La troisième dimension touche à la novation. Tout ce qui est neuf n’est pas révolutionnaire et la novation mal conduite conduit à l’étouffement de l’esprit de modernité vraie. Mais on sent bien, dans toute la société, travailler la double tentation de la sécurité et du « retour à » et le besoin de neuf : c’est le second qu’il nous faut stimuler, sous peine de voir la première envahir le champ. S’inscrire dans des traditions pour innover continue de faire partie de mes convictions de « communiste ». Toutefois, les mésaventures communistes, là où le PCF est le plus chargé d’histoire (et d’histoire positive), doivent faire réfléchir l’ensemble des forces de transformation. Si de la novation ne se voit pas immédiatement et ne s’incarne pas, la transformation sociale et le besoin de rupture ne parleront pas à la masse potentielle de ceux qui peuvent être les acteurs d’un post-capitalisme. Et, dans ce cas, se dit le plus grand nombre, préférons le petit mieux attendu de la social-démocratie, plutôt que les promesses des lendemains qui chantent.

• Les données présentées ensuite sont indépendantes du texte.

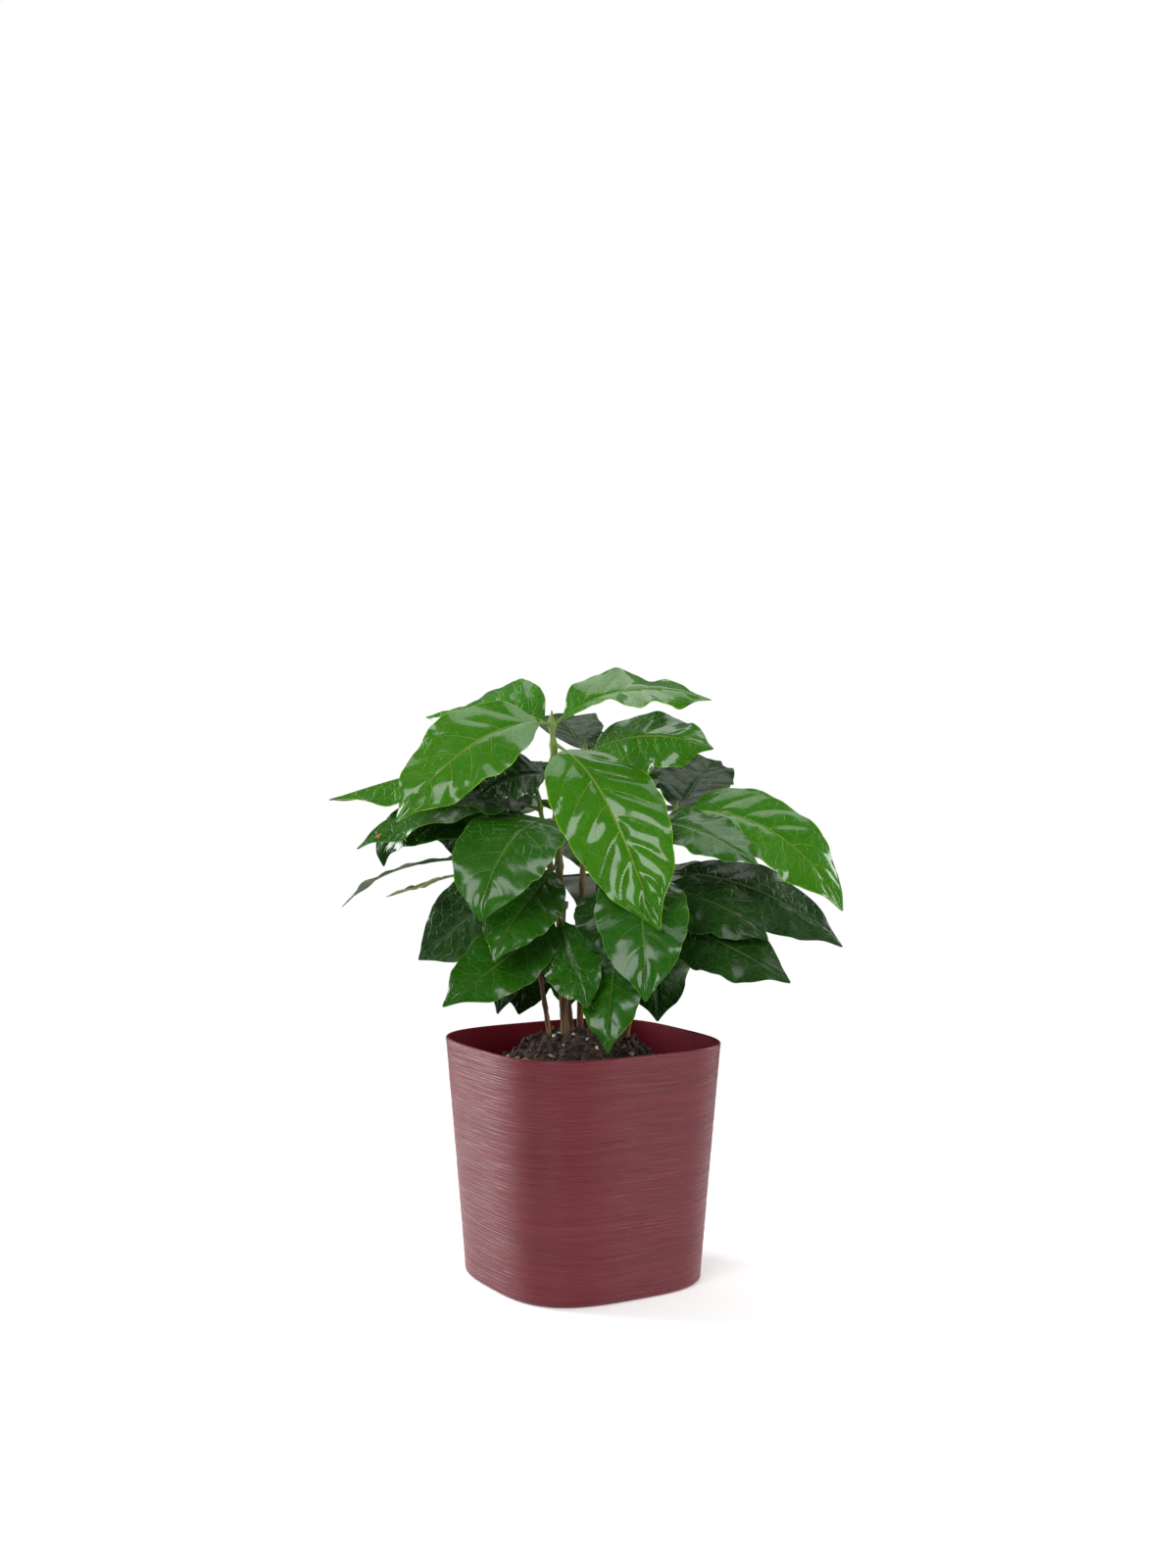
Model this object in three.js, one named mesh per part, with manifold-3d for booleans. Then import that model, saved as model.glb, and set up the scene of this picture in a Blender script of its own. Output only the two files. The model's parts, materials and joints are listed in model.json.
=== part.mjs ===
// A young coffee plant: eight seedlings grown together in one rounded-square planter.
// Millimetres, +Z up. The origin is on the table, under the middle of the planter, whose flat
// sides face the X and Y axes. The planter, the soil, each stem and each leaf are separate pieces.
import * as THREE from "three";
import { mergeVertices } from "three/addons/utils/BufferGeometryUtils.js";
import Module from "manifold-3d";

// Planter
const POT_TOP = 140; // outer width across the flats, at the rim
const POT_BASE = 121; // the same at the foot
const POT_HEIGHT = 136.5;
const POT_WALL = 2.2;
const POT_FLOOR = 3;
const FOOT_ROUNDING = 3;
const TOP_SQUARENESS = 3.4; // superellipse exponent: 2 is a circle, a higher one is squarer
const BASE_SQUARENESS = 3.2;
const POT_SIDES = 48;

// Soil
const SOIL_GAP = 0.4; // clearance to the planter's wall and floor, and to each stem
const SOIL_LEVEL = 112; // height at the planter's wall
const MOUND_HEIGHT = 27; // how far the middle stands above that
const MOUND_RADIUS = 43;
const SOIL_RINGS = 7;
const CLOD_SIZE = 1.3;

// Stems
const STEM_SIDES = 6;
const ROOT_DEPTH = 22; // how far a stem goes down into the soil
const NODE_SWELLING = 1.3; // a stem is this much thicker where leaves grow from it
const BUD_LENGTH = 5;

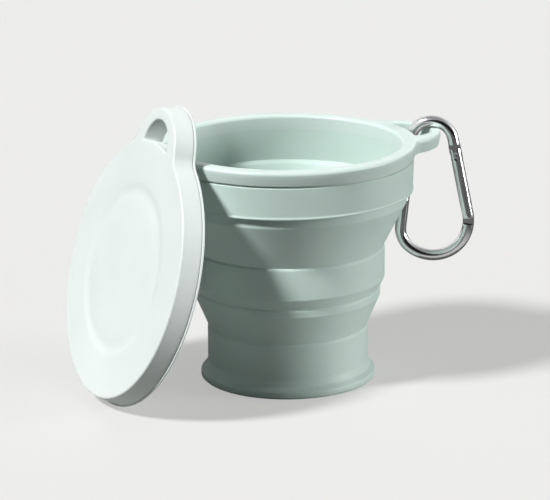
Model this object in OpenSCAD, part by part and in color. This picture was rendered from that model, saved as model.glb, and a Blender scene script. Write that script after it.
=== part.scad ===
// Collapsible travel cup with a leaning lid and a carabiner.
// Origin: centre of the cup's underside. +Z is up, +X points along the rim's tab.
// The cup is one soft moulding in the real object. Here it is cut into rings that telescope,
// because each ring has to travel as the two folding webs turn inside out.

/* [Cup heights] */
// Height of the lip above the table
cup_h = 83.9; // [83:0.1:85]
// Height of the firm rim collar
collar_h = 5.1; // [4.6:0.1:5.4]
// Lower edge of the top band
top_band_z = 67.2; // [67:0.1:67.6]
// Lower edge of the ledge under the top band
top_ledge_z = 63.5; // [63.2:0.1:63.8]
// Upper crease of the middle band
mid_band_z = 48.4; // [48.2:0.1:48.8]
// Lower edge of the middle band, above its chamfer
mid_low_z = 36.4; // [36.2:0.1:36.8]
// Upper edge of the ledge under the middle band
low_ledge_top_z = 32.4; // [32.2:0.1:32.6]
// Lower edge of the ledge under the middle band
low_ledge_z = 29.8; // [29.6:0.1:30]
// Upper crease of the base band
base_band_z = 19.2; // [19:0.1:19.4]

/* [Cup radii] */
// Outer radius of the lip
rim_r = 45; // [44.8:0.1:45.2]
// Radius of the mouth inside the lip
mouth_r = 39.8; // [39.6:0.1:40]
// Outer radius of the top band at its lower edge
top_band_r = 43.6; // [43.4:0.1:43.8]
// Outer radius of the ledge under the top band
top_ledge_r = 41.8; // [41.6:0.1:42]
// Outer radius of the middle band
mid_r = 33.9; // [33.8:0.05:34]
// Outer radius of the ledge under the middle band
low_ledge_r = 32.3; // [32.2:0.1:32.5]
// Outer radius of the base band
base_r = 28; // [27.9:0.05:28.05]
// Outer radius of the foot
foot_r = 30.5; // [30.2:0.1:30.6]

/* [Cup walls] */
// Wall of the middle band
mid_wall = 2.7; // [2.5:0.1:2.9]
// Wall of the base band
base_wall = 2.5; // [2.2:0.1:2.8]
// Thickness of the floor
floor_t = 3; // [2.6:0.1:3.4]
// Slit between neighbouring fold rings
ring_gap = 0.1; // [0.08:0.01:0.12]

/* [Tabs] */
// Radius of the round end of both tabs
tab_end_r = 17.4; // [17.2:0.1:17.6]
// Distance of that round end from the disc's centre
tab_reach = 39.4; // [39.2:0.1:39.6]
// Radius of the hollow where a tab meets its disc
tab_fillet_r = 8; // [6:0.5:9]
// Radius of the eye in the rim's tab
rim_eye_r = 10.4; // [10.2:0.1:10.6]
// Radius of the eye in the lid's tab
lid_eye_r = 9.9; // [9.7:0.1:10.1]
// Distance of the rim's eye from the disc's centre
eye_reach = 43.4; // [43.2:0.1:43.6]
// Distance of the lid's eye from the disc's centre
lid_eye_reach = 42.6; // [42.4:0.1:42.8]

/* [Lid] */
// Radius of the lid's face
lid_face_r = 44.5; // [44.3:0.1:44.7]
// Radius of the bead round the lid's mouth
lid_bead_r = 46.3; // [46.1:0.1:46.4]
// Total depth of the lid
lid_h = 7.5; // [7.3:0.1:7.6]
// Thickness of the lid's panel
lid_panel_t = 2.4; // [2.2:0.1:2.6]
// Depth of the shallow ring sunk in the lid's face
lid_ring_depth = 0.7; // [0.5:0.1:0.9]
// How far the lid leans back from upright
lid_tilt = 16.4; // [16:0.1:17]
// Direction that the leaning lid faces
lid_face_dir = 182.4; // [182:0.1:183]
// Direction in which the lid stands from the cup
lid_stand_dir = 183.9; // [183.5:0.1:184.3]
// Distance of the lid's face centre from the cup's axis
lid_stand_r = 62.4; // [62.3:0.1:63]
// Turn of the lid's tab from straight up
lid_turn = -1; // [-6:1:4]

/* [Carabiner] */
// Thickness of the bent rod
rod_d = 4; // [3.9:0.05:4.1]
// Thickness of the gate
gate_d = 4.2; // [4.1:0.05:4.3]
// Radius of the top bend, to the rod's centre
clip_top_r = 7.6; // [7.5:0.05:7.7]
// Radius of the bottom bend, to the rod's centre
clip_bottom_r = 13; // [12.8:0.1:13.2]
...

Enfin, dans le cours actuel ce processus, je continue de penser que le plus fondamental est de tenir solidement les deux bouts de la chaine : il faut transformer le Front de gauche en s’y inscrivant, sans retenue ; mais puisqu’il restera une structure mixte, mieux vaut que, en son sein, se regroupent ceux qui veulent continuer, de façon innovante, quelque chose de l’aventure critique amorcée du côté de 1995.
Le Front de gauche, plus et mieux, et la qualité des équilibres en son sein, au cœur d’un mouvement global critique exigeant et inventif…Les trois tâches, ensemble.